The central problem with difficulty feedback is that the same patch lands completely differently depending on the player's skill. A boss nerf that finally lets a struggling player progress is a relief to them and an insult to the expert who beat it at the old difficulty and now finds it trivial. Both reactions are valid, and both are about the same change, which means the raw mix of feedback is contradictory by construction. Reading it as a single signal, people are split, tells you nothing about whether the patch achieved its actual goal of helping the players it targeted.

Worse, skill correlates with volume. Highly skilled players are often your most engaged and vocal, so they dominate the forums and reviews, which means difficulty feedback skews toward the experts who least need the help your patch provided. If you tune by the loudest voices, you will systematically over reward your best players and abandon the strugglers your change was meant to assist. Recognizing that every difficulty opinion is filtered through the speaker's skill is the first step toward collecting feedback you can actually trust to evaluate a balance change.

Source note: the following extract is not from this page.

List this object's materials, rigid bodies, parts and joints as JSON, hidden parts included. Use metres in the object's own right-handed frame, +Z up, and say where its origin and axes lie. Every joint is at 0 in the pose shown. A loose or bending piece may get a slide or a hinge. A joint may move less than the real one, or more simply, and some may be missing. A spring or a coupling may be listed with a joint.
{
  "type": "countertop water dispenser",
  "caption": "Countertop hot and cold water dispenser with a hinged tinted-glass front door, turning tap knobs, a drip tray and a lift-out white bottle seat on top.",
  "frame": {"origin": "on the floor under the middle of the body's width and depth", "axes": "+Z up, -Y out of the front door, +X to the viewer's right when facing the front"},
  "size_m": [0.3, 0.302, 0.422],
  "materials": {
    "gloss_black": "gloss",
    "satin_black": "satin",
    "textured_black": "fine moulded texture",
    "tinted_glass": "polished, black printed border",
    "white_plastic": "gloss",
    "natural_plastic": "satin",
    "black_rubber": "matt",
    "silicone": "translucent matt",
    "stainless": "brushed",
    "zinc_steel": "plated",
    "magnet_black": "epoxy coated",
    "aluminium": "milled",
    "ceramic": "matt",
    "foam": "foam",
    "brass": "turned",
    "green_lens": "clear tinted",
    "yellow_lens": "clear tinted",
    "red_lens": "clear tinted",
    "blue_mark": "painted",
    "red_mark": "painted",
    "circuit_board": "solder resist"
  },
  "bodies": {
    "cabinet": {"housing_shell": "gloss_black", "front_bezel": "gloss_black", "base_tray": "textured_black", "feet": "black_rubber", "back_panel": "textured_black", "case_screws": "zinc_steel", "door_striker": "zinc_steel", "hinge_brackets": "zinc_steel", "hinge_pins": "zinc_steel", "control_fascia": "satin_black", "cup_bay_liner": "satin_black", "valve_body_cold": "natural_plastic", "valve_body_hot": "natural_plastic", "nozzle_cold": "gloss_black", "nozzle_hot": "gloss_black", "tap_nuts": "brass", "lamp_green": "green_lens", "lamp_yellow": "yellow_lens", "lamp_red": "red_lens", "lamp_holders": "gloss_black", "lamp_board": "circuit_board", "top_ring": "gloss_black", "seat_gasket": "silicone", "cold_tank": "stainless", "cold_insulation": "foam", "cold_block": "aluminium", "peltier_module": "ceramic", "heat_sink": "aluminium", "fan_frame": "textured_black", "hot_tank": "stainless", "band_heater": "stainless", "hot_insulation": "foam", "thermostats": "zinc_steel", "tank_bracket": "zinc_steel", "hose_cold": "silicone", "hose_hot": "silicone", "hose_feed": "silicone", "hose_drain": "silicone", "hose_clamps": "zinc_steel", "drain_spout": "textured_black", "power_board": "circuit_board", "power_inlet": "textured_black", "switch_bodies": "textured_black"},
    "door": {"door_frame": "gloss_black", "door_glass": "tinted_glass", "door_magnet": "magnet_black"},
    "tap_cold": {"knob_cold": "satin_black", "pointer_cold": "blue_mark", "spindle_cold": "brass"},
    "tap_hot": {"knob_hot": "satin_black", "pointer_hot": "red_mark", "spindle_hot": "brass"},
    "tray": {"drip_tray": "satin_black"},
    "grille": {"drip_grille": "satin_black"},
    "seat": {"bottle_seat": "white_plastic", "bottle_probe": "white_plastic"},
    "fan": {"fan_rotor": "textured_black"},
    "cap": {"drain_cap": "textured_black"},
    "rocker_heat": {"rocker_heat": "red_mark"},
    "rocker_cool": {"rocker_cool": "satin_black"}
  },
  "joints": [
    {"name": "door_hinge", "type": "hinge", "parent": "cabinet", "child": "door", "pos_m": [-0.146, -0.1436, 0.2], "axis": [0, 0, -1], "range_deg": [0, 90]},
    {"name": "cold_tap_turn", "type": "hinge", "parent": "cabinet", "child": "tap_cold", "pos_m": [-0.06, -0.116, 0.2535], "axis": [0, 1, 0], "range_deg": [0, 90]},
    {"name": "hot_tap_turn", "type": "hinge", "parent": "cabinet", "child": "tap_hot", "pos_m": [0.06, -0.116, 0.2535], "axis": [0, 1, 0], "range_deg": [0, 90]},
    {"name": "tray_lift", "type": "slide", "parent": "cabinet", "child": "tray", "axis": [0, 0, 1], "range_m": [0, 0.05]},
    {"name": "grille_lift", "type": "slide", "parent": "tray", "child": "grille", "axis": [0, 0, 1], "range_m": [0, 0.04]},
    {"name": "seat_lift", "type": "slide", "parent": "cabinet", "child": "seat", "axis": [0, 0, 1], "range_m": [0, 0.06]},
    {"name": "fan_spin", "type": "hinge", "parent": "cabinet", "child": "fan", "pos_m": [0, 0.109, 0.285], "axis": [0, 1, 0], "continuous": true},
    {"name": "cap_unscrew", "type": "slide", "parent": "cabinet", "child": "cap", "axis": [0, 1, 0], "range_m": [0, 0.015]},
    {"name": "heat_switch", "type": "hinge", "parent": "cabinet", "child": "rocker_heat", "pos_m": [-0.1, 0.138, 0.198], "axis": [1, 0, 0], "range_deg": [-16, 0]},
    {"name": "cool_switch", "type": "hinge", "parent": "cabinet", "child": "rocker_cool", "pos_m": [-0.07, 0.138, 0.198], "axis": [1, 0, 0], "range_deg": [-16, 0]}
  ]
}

Pair reactions with performance data

Stated opinions about difficulty are unreliable on their own because players misjudge their own skill and the source of their frustration. The fix is to pair every balance reaction with objective performance data: how many attempts the player took on the encounter, their completion time, their death count, their win rate before and after the patch. A player who says the boss is still too hard but whose data shows they now beat it in three tries instead of fifteen is giving you a reaction that contradicts their own measured experience, and the data is the truer signal.

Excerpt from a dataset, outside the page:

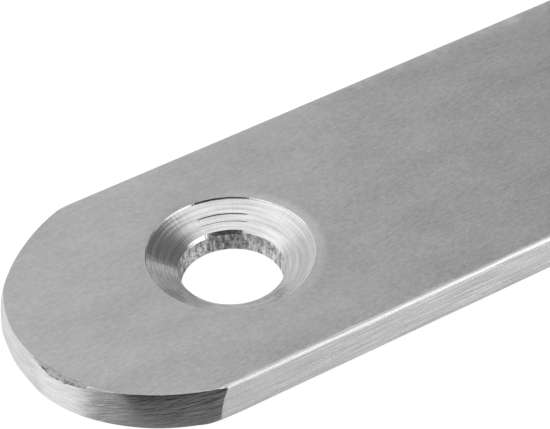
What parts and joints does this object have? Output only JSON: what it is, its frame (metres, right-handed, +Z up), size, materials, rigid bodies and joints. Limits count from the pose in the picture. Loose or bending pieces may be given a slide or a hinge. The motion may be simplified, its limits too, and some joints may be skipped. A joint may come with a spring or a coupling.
{
  "type": "mending plate",
  "caption": "Flat straight steel mending plate with rounded ends and a row of countersunk screw holes, for joining two boards.",
  "frame": {"origin": "middle of the underside", "axes": "+X along the plate, the pictured end being at -X, +Y across it, +Z up through the countersunk face"},
  "size_m": [0.15, 0.02, 0.0026],
  "materials": {
    "ground_steel": "cold rolled faces with fine scratches, linished edges, ground ends and bright drilled countersinks"
  },
  "bodies": {
    "root": {"mending_plate": "ground_steel"}
  },
  "joints": []
}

This pairing lets you ground subjective feedback in fact. When a player reports a fight feels unfair, you can check whether their death count is genuinely high or whether they are frustrated despite measurably succeeding. When the aggregate completion rate for a boss jumps from forty to eighty percent after a nerf, that is a clear objective effect regardless of how the change is being characterized in the forums. Performance data does not replace reactions, it anchors them, turning a cloud of conflicting opinions into a question you can answer: did the numbers move the way you intended for the players you intended.

Segment feedback by skill

The decisive technique is to segment all difficulty feedback by skill band rather than reading it in aggregate. Classify players, by their completion rates, deaths, or overall progress, into rough tiers like struggling, average, and skilled, then look at how each tier reacted to the patch separately. A nerf is a success if the struggling tier now progresses and the skilled tier is only mildly bored, and a failure if it trivialized the game for everyone. The aggregate hides this entirely, while the segmented view shows you exactly which players the change served and which it harmed.

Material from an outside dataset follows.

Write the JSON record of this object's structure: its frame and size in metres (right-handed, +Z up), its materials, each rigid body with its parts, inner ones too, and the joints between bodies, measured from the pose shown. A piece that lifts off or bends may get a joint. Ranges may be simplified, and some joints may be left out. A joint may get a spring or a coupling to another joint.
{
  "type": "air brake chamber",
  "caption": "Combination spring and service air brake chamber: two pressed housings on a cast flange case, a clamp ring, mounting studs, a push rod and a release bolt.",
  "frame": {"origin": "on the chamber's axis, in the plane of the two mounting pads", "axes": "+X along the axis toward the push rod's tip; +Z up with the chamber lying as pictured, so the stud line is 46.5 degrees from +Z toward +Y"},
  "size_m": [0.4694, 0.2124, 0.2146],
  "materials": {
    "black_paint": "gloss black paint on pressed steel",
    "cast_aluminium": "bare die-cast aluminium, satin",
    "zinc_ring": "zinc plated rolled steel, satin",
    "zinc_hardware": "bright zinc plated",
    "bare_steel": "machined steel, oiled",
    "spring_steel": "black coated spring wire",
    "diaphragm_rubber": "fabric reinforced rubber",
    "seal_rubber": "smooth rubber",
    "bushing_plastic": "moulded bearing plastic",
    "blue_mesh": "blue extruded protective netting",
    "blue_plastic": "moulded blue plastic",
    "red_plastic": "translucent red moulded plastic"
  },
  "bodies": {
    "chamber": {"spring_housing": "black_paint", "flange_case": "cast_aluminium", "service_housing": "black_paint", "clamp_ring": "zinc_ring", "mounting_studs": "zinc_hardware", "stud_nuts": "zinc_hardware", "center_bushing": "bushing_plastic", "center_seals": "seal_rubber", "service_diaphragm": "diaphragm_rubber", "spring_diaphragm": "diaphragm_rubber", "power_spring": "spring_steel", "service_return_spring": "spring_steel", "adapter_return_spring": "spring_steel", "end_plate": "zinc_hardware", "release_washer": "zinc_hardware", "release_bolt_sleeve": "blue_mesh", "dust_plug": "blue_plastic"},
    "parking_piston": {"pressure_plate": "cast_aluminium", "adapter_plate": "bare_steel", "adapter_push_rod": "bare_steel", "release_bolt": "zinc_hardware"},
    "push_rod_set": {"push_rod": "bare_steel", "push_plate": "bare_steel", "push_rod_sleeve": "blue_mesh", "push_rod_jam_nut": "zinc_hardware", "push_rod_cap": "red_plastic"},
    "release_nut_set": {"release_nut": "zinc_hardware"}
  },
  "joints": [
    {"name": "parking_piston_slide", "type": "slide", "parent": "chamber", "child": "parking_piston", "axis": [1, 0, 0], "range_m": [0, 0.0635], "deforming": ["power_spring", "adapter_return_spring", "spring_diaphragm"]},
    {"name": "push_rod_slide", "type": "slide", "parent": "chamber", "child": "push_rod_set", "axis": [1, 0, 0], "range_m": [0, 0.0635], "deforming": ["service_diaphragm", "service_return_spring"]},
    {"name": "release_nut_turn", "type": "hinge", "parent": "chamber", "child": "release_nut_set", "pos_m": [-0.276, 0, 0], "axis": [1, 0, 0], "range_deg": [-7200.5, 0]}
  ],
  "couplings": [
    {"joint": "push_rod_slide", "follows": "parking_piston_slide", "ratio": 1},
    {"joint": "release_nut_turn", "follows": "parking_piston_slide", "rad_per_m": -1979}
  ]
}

Segmentation also reveals overcorrection, the most common difficulty patch failure. A change meant to help the bottom twenty percent often overshoots and removes the challenge for the middle and top, and you only see that by checking whether the average and skilled tiers also became too comfortable. The goal of most difficulty tuning is to lift the strugglers without flattening the experience for everyone else, and only a skill segmented view can confirm you threaded that needle. Reading difficulty feedback by tier transforms it from a contradictory mess into a precise verdict on whether your patch hit its target band.

Watch silent churn, not just loud complaints

The loudest difficulty feedback comes from engaged players, but the most important effect of a difficulty patch is often on players who say nothing and simply leave. A patch that makes the game too hard will quietly increase churn among newer players who never post a complaint, they just stop. A patch that makes it too easy may bore your veterans into drifting away. Watching retention and progression metrics by skill tier after a difficulty change catches these silent effects that the forums, dominated by the players who stuck around, will never tell you about.

This is why behavioral data matters as much as stated feedback for difficulty changes. If the struggling tier's progression improves and their retention holds after a nerf, the patch worked even if experts grumble loudly. If a difficulty increase grows your veterans' engagement but tanks new player retention, you have traded a small vocal win for a large silent loss. Combining the spoken reactions with the quiet behavior of each skill band gives you the full picture, and it protects you from the trap of optimizing for the players who talk at the expense of the ones who simply disappear.

Setting it up with Bugnet

Bugnet lets you attach the performance context that makes difficulty feedback legible. Capture player attributes like completion rate, death count, and progress, and add custom fields for attempts on the relevant encounter and the build version, so every balance reaction submitted through the in-game feedback button arrives tagged with the player's measured skill. In one dashboard you can then filter reactions by skill tier and see how strugglers, average, and skilled players each responded to the patch. Occurrence grouping folds repeated complaints about the same encounter into a counted issue you can read per tier.

Because the build version is a field, you can compare reactions to the same encounter before and after the patch and watch whether the strugglers' complaints actually fell while the experts' rose, which is the precise signature of a nerf that worked. That before and after, segmented by skill, is exactly the evidence you need to decide whether to keep the change, push it further, or claw some challenge back, and it all lives in the same dashboard you already use for bugs.

Tune iteratively with segmented signal

Difficulty tuning is rarely right on the first try, so treat each patch as one step in an iterative loop guided by segmented feedback. Ship a change, watch how each skill tier reacts in both stated feedback and behavior, and adjust toward the target: if the strugglers still stall, nudge further, if the experts have gone flat, claw some challenge back. Because you are reading the signal by tier, each iteration is a precise correction rather than a blind swing, and a few cycles converge on a balance that serves the whole skill range instead of just the loudest part of it.

This disciplined approach also builds player trust. Communities tolerate difficulty changes far better when they see the developer tuning thoughtfully rather than lurching in response to whoever complained most recently. Showing that you weigh how the change affected different kinds of players, and that you are iterating toward a fair balance, reassures both the experts who fear coddling and the newcomers who fear walls. Collecting difficulty feedback with skill segmentation does not just get the balance right, it demonstrates a care for the whole audience that earns you patience while you dial it in.

A difficulty patch hits each skill level differently. Segment feedback by skill and anchor it to performance, or the loudest tier will mislead you.